= THE EXERCISE =
Copy every line of the listing exactly.

= INFORMATION SHOWN =
────────────────────────────────────────
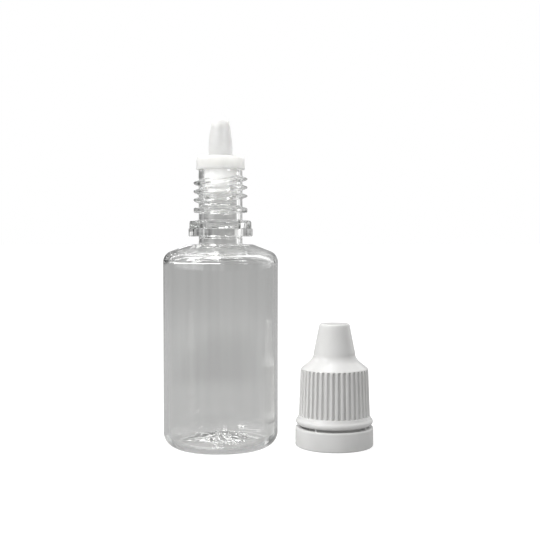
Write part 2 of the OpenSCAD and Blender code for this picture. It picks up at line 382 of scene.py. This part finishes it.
def bottle_parts():
    """The bottle's outside from the middle of the base to the rim, then its inside down to the floor."""
    base = [(r, dish(r)) for r in np.linspace(2.0, DISH_R, 40)]
    gate = rounded([(0, 1.6, 0), (1.35, 1.58, 0.25), (1.65, 1.93, 0.2), (2.0, dish(2.0), 0)])
    foot = arc(FOOT_R, BASE_ROUND, BASE_ROUND, -90, 0, 18)
    shoulder = shoulder_arc(BODY_R, SHOULDER_ROUND, LEDGE_R, LEDGE_Z, 14)
    wall = refined([foot[-1], shoulder[0]], 6.0)[1:-1]
    ledge = rounded([
        (*shoulder[-1], 0), (LEDGE_R, LEDGE_Z, 0.9), (NECK_R, LEDGE_Z + 0.05, 0.35),
        (NECK_R, COLLAR_FOOT_Z, 0.15), (COLLAR_R - 0.7, COLLAR_FOOT_Z, 0),
    ], 4)[1:]
    tier = rounded([
        (COLLAR_R - 0.6, COLLAR_FOOT_Z, 0), (COLLAR_R, COLLAR_FOOT_Z, 0.4),
        (COLLAR_R, COLLAR_STEP_Z, 0.35), (TOOTH_TIP_R - 0.1, COLLAR_STEP_Z, 0),
    ], 5)
    teeth = rounded([
        (TOOTH_TIP_R - 0.08, COLLAR_STEP_Z + 0.02, 0), (TOOTH_TIP_R, COLLAR_STEP_Z + 0.12, 0),
        (TOOTH_TIP_R, COLLAR_TOP_Z, 0.75), (NECK_R, COLLAR_TOP_Z, 0.3), (NECK_R, BEAD_FOOT_Z - 0.6, 0),
    ], 5)
    bead = rounded([
        (NECK_R, BEAD_FOOT_Z - 0.5, 0), (NECK_R, BEAD_FOOT_Z, 0.15), (BEAD_R, BEAD_FOOT_Z, 0.4),
        (BEAD_R, BEAD_TOP_Z, 0.35), (NECK_R + 0.2, BEAD_TOP_Z + 0.35, 0),
    ])
    thread_foot = [(NECK_R + 0.1, BEAD_TOP_Z + 0.45), (NECK_R, BEAD_TOP_Z + 0.6)]
    thread = refined([*thread_foot, (NECK_R, RIM_Z - 0.9)], 0.12)
    rim = rounded([
        (NECK_R, RIM_Z - 0.7, 0), (NECK_R, RIM_Z, 0.5), (BORE_R, RIM_Z, 0.15), (BORE_R, RIM_Z - 1.0, 0),
    ])
    return [
        (gate[:-1], base_relief), (base, base_relief), (foot, plain), (wall, plain), (shoulder, plain),
        (ledge, plain), (tier, tier_relief), (teeth, collar_relief),
        (bead, neck_relief), (thread, neck_relief), (rim, plain), *inside_parts(),
    ]


def inside_parts():
    """The bottle's inside, from the bore down to the middle of the floor."""
    wall_r = BODY_R - WALL
    floor_round = BASE_ROUND - WALL + 0.1
    floor_r = wall_r - floor_round
    roof_r = LEDGE_R - 0.5
    roof_z = LEDGE_Z - 1.1
    shoulder = shoulder_arc(wall_r, SHOULDER_ROUND - WALL + 0.1, roof_r, roof_z, 12)[::-1]
    touch_r, touch_z = shoulder[0]
    mouth = rounded([
        (BORE_R, RIM_Z - 1.2, 0), (BORE_R, roof_z + 1.2, 0.8), (BORE_R + 0.7, roof_z + 0.35, 0.5),
        (roof_r, roof_z, 1.0), (touch_r - 0.1, touch_z + 0.04, 0),
    ], 4)
    foot = arc(floor_r, FLOOR_Z + floor_round, floor_round, 0, -90, 14)
    wall = refined([shoulder[-1], foot[0]], 4.0)[1:-1]
    floor = [(r, max(dish(r, FLOOR_Z), FLOOR_Z)) for r in np.linspace(floor_r - 0.4, 0, 32)]
    return [
        (mouth, plain), (shoulder, blown_relief), (wall, blown_relief), (foot, blown_relief),
        (floor, floor_relief),
    ]


def make_bottle():
    """The clear bottle, one closed shell."""
    piece = lathe("bottle_shell", bottle_parts(), TOOTH_PHASE + sector_angles(28.6, 22))
    piece.data.set_sharp_from_angle(angle=math.radians(42))
    piece.data.materials.append(clear_pet())
    piece.visible_shadow = False
    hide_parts("bottle")
    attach(piece, "bottle_body")


# ---------------------------------------------------------------- plug

def plug_parts():
    """The plug's nozzle, flange and skirt, then its inside from the skirt up to the outlet."""
    top_z = PLUG_HIGH.z
    foot_z = PLUG_LOW.z
    seat_z = RIM_Z + SEAT_GAP
    straight_z = FLANGE_TOP_Z + 0.4
    bend_z = top_z - OUTLET_DEPTH
    tip_flat_r = NOZZLE_TIP_R - TIP_ROUND
    reach = top_z - TIP_ROUND - straight_z
    outlet = rounded([(OUTLET_R, bend_z, 0), (OUTLET_R, top_z, 0.1), (tip_flat_r, top_z, 0)])
    tip = arc(tip_flat_r, top_z - TIP_ROUND, TIP_ROUND, 90, 12, 8)
    side = []
    for t in np.linspace(1, 0, 16):
        r = NOZZLE_R - 0.08 - (NOZZLE_R - NOZZLE_TIP_R - 0.08) * t ** 2.2
        side.append((r, straight_z + reach * t))
    flange = rounded([
        (NOZZLE_R + 0.02, FLANGE_TOP_Z + 0.25, 0), (NOZZLE_R + 0.2, FLANGE_TOP_Z, 0.3),
        (FLANGE_R, FLANGE_TOP_Z, 0.75), (FLANGE_R, RIM_Z + 0.6, 0.05),
        (FLANGE_R + 0.06, RIM_Z + 0.5, 0.05), (FLANGE_R + 0.06, seat_z, 0.12), (SKIRT_R, seat_z, 0.1),
        (SKIRT_R, RIM_Z - 2.3, 0.2), (SKIRT_R - 0.25, RIM_Z - 2.6, 0.2),
        (SKIRT_R - 0.25, RIM_Z - 4.3, 0.2), (SKIRT_R, RIM_Z - 4.6, 0.2),
        (SKIRT_R, foot_z + 0.6, 0.2), (SKIRT_R - 0.35, foot_z, 0.15), (SKIRT_R - 1.15, foot_z, 0.15),
        (SKIRT_R - 1.15, FLANGE_TOP_Z - 1.6, 0.4), (2.1, FLANGE_TOP_Z, 0.4),
        (1.3, bend_z, 0.2), (OUTLET_R, bend_z, 0.1), (OUTLET_R, bend_z + 0.3, 0),
    ])
    return [(outlet[1:-1], plain), (tip, plain), (side, plain), (refined(flange, 1.5), plain)]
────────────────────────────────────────
= SOLUTION TO THE PROBLEM =
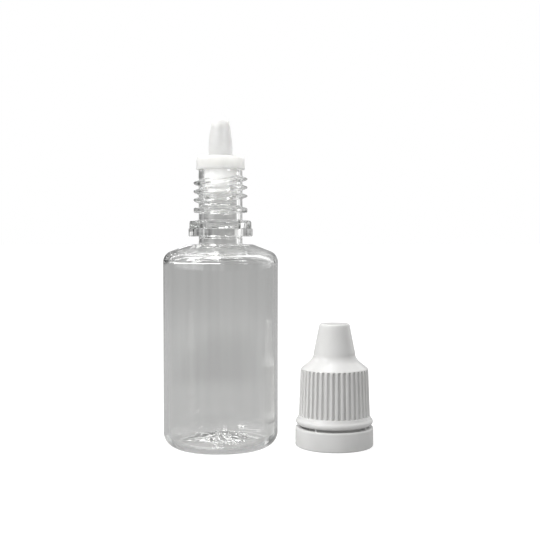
Write part 2 of the OpenSCAD and Blender code for this picture. It picks up at line 382 of scene.py. This part finishes it.
def bottle_parts():
    """The bottle's outside from the middle of the base to the rim, then its inside down to the floor."""
    base = [(r, dish(r)) for r in np.linspace(2.0, DISH_R, 40)]
    gate = rounded([(0, 1.6, 0), (1.35, 1.58, 0.25), (1.65, 1.93, 0.2), (2.0, dish(2.0), 0)])
    foot = arc(FOOT_R, BASE_ROUND, BASE_ROUND, -90, 0, 18)
    shoulder = shoulder_arc(BODY_R, SHOULDER_ROUND, LEDGE_R, LEDGE_Z, 14)
    wall = refined([foot[-1], shoulder[0]], 6.0)[1:-1]
    ledge = rounded([
        (*shoulder[-1], 0), (LEDGE_R, LEDGE_Z, 0.9), (NECK_R, LEDGE_Z + 0.05, 0.35),
        (NECK_R, COLLAR_FOOT_Z, 0.15), (COLLAR_R - 0.7, COLLAR_FOOT_Z, 0),
    ], 4)[1:]
    tier = rounded([
        (COLLAR_R - 0.6, COLLAR_FOOT_Z, 0), (COLLAR_R, COLLAR_FOOT_Z, 0.4),
        (COLLAR_R, COLLAR_STEP_Z, 0.35), (TOOTH_TIP_R - 0.1, COLLAR_STEP_Z, 0),
    ], 5)
    teeth = rounded([
        (TOOTH_TIP_R - 0.08, COLLAR_STEP_Z + 0.02, 0), (TOOTH_TIP_R, COLLAR_STEP_Z + 0.12, 0),
        (TOOTH_TIP_R, COLLAR_TOP_Z, 0.75), (NECK_R, COLLAR_TOP_Z, 0.3), (NECK_R, BEAD_FOOT_Z - 0.6, 0),
    ], 5)
    bead = rounded([
        (NECK_R, BEAD_FOOT_Z - 0.5, 0), (NECK_R, BEAD_FOOT_Z, 0.15), (BEAD_R, BEAD_FOOT_Z, 0.4),
        (BEAD_R, BEAD_TOP_Z, 0.35), (NECK_R + 0.2, BEAD_TOP_Z + 0.35, 0),
    ])
    thread_foot = [(NECK_R + 0.1, BEAD_TOP_Z + 0.45), (NECK_R, BEAD_TOP_Z + 0.6)]
    thread = refined([*thread_foot, (NECK_R, RIM_Z - 0.9)], 0.12)
    rim = rounded([
        (NECK_R, RIM_Z - 0.7, 0), (NECK_R, RIM_Z, 0.5), (BORE_R, RIM_Z, 0.15), (BORE_R, RIM_Z - 1.0, 0),
    ])
    return [
        (gate[:-1], base_relief), (base, base_relief), (foot, plain), (wall, plain), (shoulder, plain),
        (ledge, plain), (tier, tier_relief), (teeth, collar_relief),
        (bead, neck_relief), (thread, neck_relief), (rim, plain), *inside_parts(),
    ]


def inside_parts():
    """The bottle's inside, from the bore down to the middle of the floor."""
    wall_r = BODY_R - WALL
    floor_round = BASE_ROUND - WALL + 0.1
    floor_r = wall_r - floor_round
    roof_r = LEDGE_R - 0.5
    roof_z = LEDGE_Z - 1.1
    shoulder = shoulder_arc(wall_r, SHOULDER_ROUND - WALL + 0.1, roof_r, roof_z, 12)[::-1]
    touch_r, touch_z = shoulder[0]
    mouth = rounded([
        (BORE_R, RIM_Z - 1.2, 0), (BORE_R, roof_z + 1.2, 0.8), (BORE_R + 0.7, roof_z + 0.35, 0.5),
        (roof_r, roof_z, 1.0), (touch_r - 0.1, touch_z + 0.04, 0),
    ], 4)
    foot = arc(floor_r, FLOOR_Z + floor_round, floor_round, 0, -90, 14)
    wall = refined([shoulder[-1], foot[0]], 4.0)[1:-1]
    floor = [(r, max(dish(r, FLOOR_Z), FLOOR_Z)) for r in np.linspace(floor_r - 0.4, 0, 32)]
    return [
        (mouth, plain), (shoulder, blown_relief), (wall, blown_relief), (foot, blown_relief),
        (floor, floor_relief),
    ]


def make_bottle():
    """The clear bottle, one closed shell."""
    piece = lathe("bottle_shell", bottle_parts(), TOOTH_PHASE + sector_angles(28.6, 22))
    piece.data.set_sharp_from_angle(angle=math.radians(42))
    piece.data.materials.append(clear_pet())
    piece.visible_shadow = False
    hide_parts("bottle")
    attach(piece, "bottle_body")


# ---------------------------------------------------------------- plug

def plug_parts():
    """The plug's nozzle, flange and skirt, then its inside from the skirt up to the outlet."""
    top_z = PLUG_HIGH.z
    foot_z = PLUG_LOW.z
    seat_z = RIM_Z + SEAT_GAP
    straight_z = FLANGE_TOP_Z + 0.4
    bend_z = top_z - OUTLET_DEPTH
    tip_flat_r = NOZZLE_TIP_R - TIP_ROUND
    reach = top_z - TIP_ROUND - straight_z
    outlet = rounded([(OUTLET_R, bend_z, 0), (OUTLET_R, top_z, 0.1), (tip_flat_r, top_z, 0)])
    tip = arc(tip_flat_r, top_z - TIP_ROUND, TIP_ROUND, 90, 12, 8)
    side = []
    for t in np.linspace(1, 0, 16):
        r = NOZZLE_R - 0.08 - (NOZZLE_R - NOZZLE_TIP_R - 0.08) * t ** 2.2
        side.append((r, straight_z + reach * t))
    flange = rounded([
        (NOZZLE_R + 0.02, FLANGE_TOP_Z + 0.25, 0), (NOZZLE_R + 0.2, FLANGE_TOP_Z, 0.3),
        (FLANGE_R, FLANGE_TOP_Z, 0.75), (FLANGE_R, RIM_Z + 0.6, 0.05),
        (FLANGE_R + 0.06, RIM_Z + 0.5, 0.05), (FLANGE_R + 0.06, seat_z, 0.12), (SKIRT_R, seat_z, 0.1),
        (SKIRT_R, RIM_Z - 2.3, 0.2), (SKIRT_R - 0.25, RIM_Z - 2.6, 0.2),
        (SKIRT_R - 0.25, RIM_Z - 4.3, 0.2), (SKIRT_R, RIM_Z - 4.6, 0.2),
        (SKIRT_R, foot_z + 0.6, 0.2), (SKIRT_R - 0.35, foot_z, 0.15), (SKIRT_R - 1.15, foot_z, 0.15),
        (SKIRT_R - 1.15, FLANGE_TOP_Z - 1.6, 0.4), (2.1, FLANGE_TOP_Z, 0.4),
        (1.3, bend_z, 0.2), (OUTLET_R, bend_z, 0.1), (OUTLET_R, bend_z + 0.3, 0),
    ])
    return [(outlet[1:-1], plain), (tip, plain), (side, plain), (refined(flange, 1.5), plain)]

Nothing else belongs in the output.